Despite having raised hundreds of thousands of dollars at the rallies that Mamie Till spoke at, the NAACP pulled back financial support for her. She had given up her job to tour the country full time for the organization.
The NAACP and labor unions backed off from the call for a national march on Washington against lynchings. But others stepped forward. The Montgomery Bus Boycott was organized in response to Rosa Parks’ Dec. 1, 1955, decision not to give up her seat and move to the back of the bus. Mobilizing tens of thousands of Black workers in Montgomery, Alabama, winning support from the civil rights movement in the South, as well as unions in the North, this fight was victorious one year later.
Powerful working-class movement
This massive historic social struggle swept not only the South but across the U.S. for well over a decade. It built on the battles that forged the industrial unions in the 1930s, struggles by sharecroppers and tenant farmers, and in struggles during World War II against racism in wartime industries and lynch-mob terror and cop violence — as well as legal segregation of units inside the U.S. armed forces itself.
Jim Crow was defeated by the massive force of Black-led working-class power. The working class and our unions were immeasurably strengthened.

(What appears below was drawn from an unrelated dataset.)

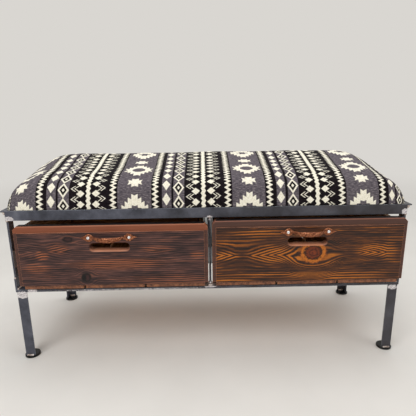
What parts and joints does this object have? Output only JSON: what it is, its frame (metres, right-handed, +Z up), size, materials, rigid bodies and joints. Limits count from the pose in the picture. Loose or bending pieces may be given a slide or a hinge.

Mamie Till returned to Chicago, went to school and became an elementary school teacher. While she worked full time, and even after when she began to suffer from kidney failure, she freely gave the rest of her waking hours to the cause, speaking around the country, right until the end. She died in 2003.
I recommend the following book on the history of Radical Reconstruction, the victorious fight against Jim Crow, and the fight against racism today: Malcolm X, Black Liberation, and the Road to Workers Power by Socialist Workers Party National Secretary Jack Barnes.